Technisch nicht immer überzeugend. Da gehen auch mal ein paar Frames verloren
© Dreamhaven / Secret Door
Allerdings hat dieses Feature auch einen großen Vorteil, weshalb ich es dem Spiel dann doch nicht komplett übel nehme, diesen Weg gegangen zu sein. Denn man kann mit bis zu vier Spielern im Couch-Koop spielen! Das geht ganz einfach, indem sich die anderen Mitspieler ebenfalls die App downloaden und dann der Gruppe beitreten. Und hier entfaltet das Spiel plötzlich sein wahres Potenzial. Ist die Kampagne als Einzelspieler okay, durch das Handy-Feature aber bisweilen schnell dröge, kompensieren andere menschliche Mitspieler diesen Schwachpunkt direkt. Es macht großen Spaß, sich mit anderen abzusprechen, gemeinsam Pläne zu schmieden und sich über die simpel gestrickte Handlung zu amüsieren. Wir haben tatsächlich länger gespielt, als wir es eigentlich vorhatten, was definitiv für die Splitterlande spricht. Eine schöne Idee ist auch, dass man diverse Sachen in der Spielwelt frei benennen kann. So wurden bei mir aus „Bogenschützen“ die viel besser klingenden „Pfeilikus“ und Gläubige pilgerten von nun an zu den „Son Goku“-Statuen. Das sind zwar eher Kleinigkeiten, aber ich finde, sie werten so ein Spiel trotzdem gehörig auf.
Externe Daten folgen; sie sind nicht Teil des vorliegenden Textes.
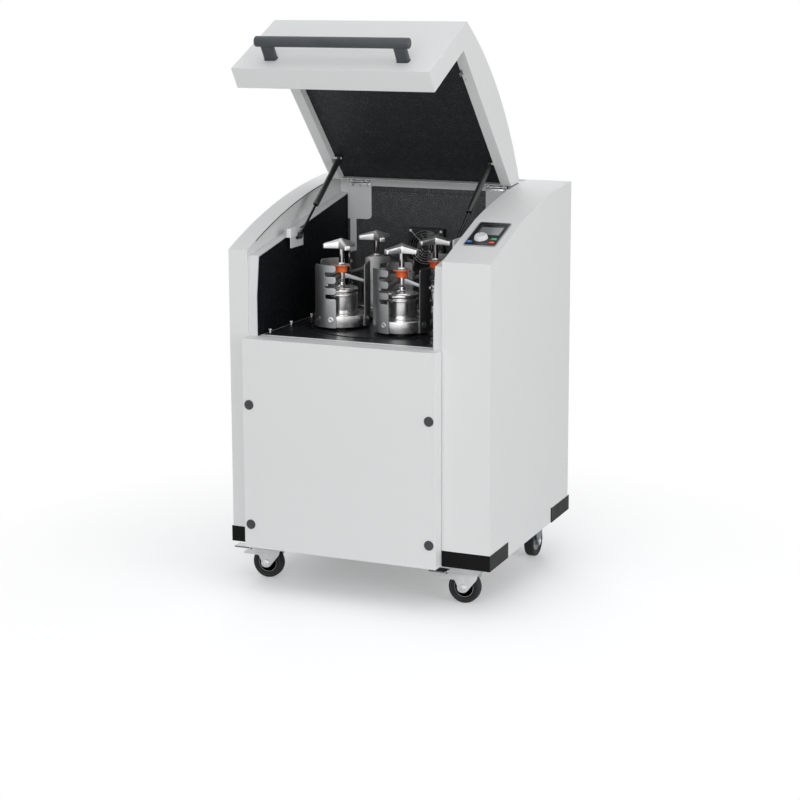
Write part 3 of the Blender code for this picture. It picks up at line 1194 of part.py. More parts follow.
def lid(parent):
    """The lid's sheet shell, foam and handle on the hinge axis; returns that axis."""
    axis = axis_empty("lid_axis", (0, HINGE_Y, HINGE_Z), parent, (math.radians(-LID_OPEN), 0, 0))
    shell = prism(lid_outline(), "X", LID_LEFT, LID_RIGHT)
    wide = prism(lid_cavity(SKIN, LID_RIM_DEPTH, LID_LIP, SKIN), "X", LID_LEFT + SKIN, LID_RIGHT - SKIN)
    channel = lid_cavity(SKIN + SEAM, SKIN, LID_LIP + SEAM, SKIN + SEAM)
    mouth = lid_cavity(SKIN + SEAM, -OVERRUN, LID_LIP + SEAM, SKIN + SEAM)
    sides = [prism(channel, "X", LID_LEFT + SKIN + SEAM, LID_LEFT + LID_RIM_WIDTH - SKIN),
             prism(channel, "X", LID_RIGHT - LID_RIM_WIDTH + SKIN, LID_RIGHT - SKIN - SEAM)]
    opening = prism(mouth, "X", LID_LEFT + LID_RIM_WIDTH, LID_RIGHT - LID_RIM_WIDTH)
    head_y, head_z = STRUT_HEAD
    added = []
    for side in (-1, 1):
        hinge = CHAMBER_X + side * HINGE_OFFSET
        half = HINGE_WIDTH / 2 - KNUCKLE_WIDTH
        near, far = hinge - half + KNUCKLE_GAP, hinge + half - KNUCKLE_GAP
        bore = HINGE_PIN_RADIUS + GAP
        barrel = turned([(bore, near), (BARREL_RADIUS, near), (BARREL_RADIUS, far), (bore, far)], "X",
                        sides=PIN_SIDES)
        leaf = block((near + SEAM / 2, -LID_LEAF_REACH, -LEAF_THICKNESS / 2),
                     (far - SEAM / 2, -HINGE_PIN_RADIUS - SEAM, LEAF_THICKNESS / 2))
        inner = CHAMBER_X + side * (STRUT_OFFSET - EYE_WIDTH / 2 - SEAM)
        flange = LID_LEFT + LID_RIM_WIDTH if side < 0 else LID_RIGHT - LID_RIM_WIDTH
        root = flange + side * SEAM
        stud = rod(STUD_RADIUS, "X", (head_y, head_z), min(root, inner), max(root, inner))
        added += [barrel, leaf, stud]
    base = cut(shell, [wide, *sides, opening])
    piece("lid_shell", "white", base, axis, added)

    lining = lid_cavity(SKIN + GAP, LID_RIM_DEPTH + GAP, LID_LIP + GAP, SKIN + GAP)
    foam = prism(lining, "X", LID_LEFT + SKIN + GAP, LID_RIGHT - SKIN - GAP)
    piece("lid_foam", "foam", foam, axis)

    nose = PANEL_TOP + LID_NOSE_GAP - HINGE_Z
    face_lean = (LID_SHOULDER[0] - LID_NOSE_OUTER) / (LID_SHOULDER[1] - nose)
    bar_z = nose + BAR_HEIGHT
    bar_y = LID_NOSE_OUTER + face_lean * BAR_HEIGHT - BAR_STANDOFF
    bar = rod(BAR_RADIUS, "X", (bar_y, bar_z), BAR_LEFT, BAR_RIGHT, SMALL_SIDES + PIN_SIDES)
    smooth(bar)
    legs = []
    for start in (BAR_LEFT + LEG_INSET - LEG_WIDTH / 2, BAR_RIGHT - LEG_INSET - LEG_WIDTH / 2):
        outline = [(bar_y, bar_z - LEG_DEPTH / 2), (bar_y, bar_z + LEG_DEPTH / 2)]
        for height in (LEG_DEPTH / 2, -LEG_DEPTH / 2):
            reach = LID_NOSE_OUTER + face_lean * (BAR_HEIGHT + height) - GAP
            outline.append((reach, bar_z + height))
        legs.append(prism(outline, "X", start, start + LEG_WIDTH))
    piece("lid_handle", "charcoal", bar, axis, legs)
    return axis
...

Optisch hat mir das Spiel gut gefallen, was nicht zuletzt an der konzeptionellen Umsetzung des Brettspielthemas gelegen hat. Wir haben es hier zwar nicht mit einer Top-Grafik zu tun, aber oft ist Atmosphäre viel wichtiger als reine Grafik-Power. Zur Atmosphäre trägt auch die audiovisuelle Erzählung bei, die in Form eines Pen and Paper-Spielleiters vorgetragen wird. Technisch schwankt das Spiel leider gerne mal, so stürzt bei der Einleitungsszene die Bildrate direkt in den Keller (oder Abgrund, wenn wir schon dabei sind), nur um sich dann auf dem Spielfeld wieder zu erholen. Was ich ebenfalls merkwürdig fand, war die Tatsache, dass die einzige Nintendo Switch-Steuerung, die es im Spiel gibt (in den Optionen), nicht gut umgesetzt wurde. Schaltet man mit den Richtungstasten durch die Einstellungen, ist der Cursor viel zu schnell und überspringt dadurch die einzelnen Punkte. Mit den Tasten des Steuerkreuzes hatte ich diesen Fehler nicht. Gut möglich, dass dies mittels Patch aber noch verbessert wird.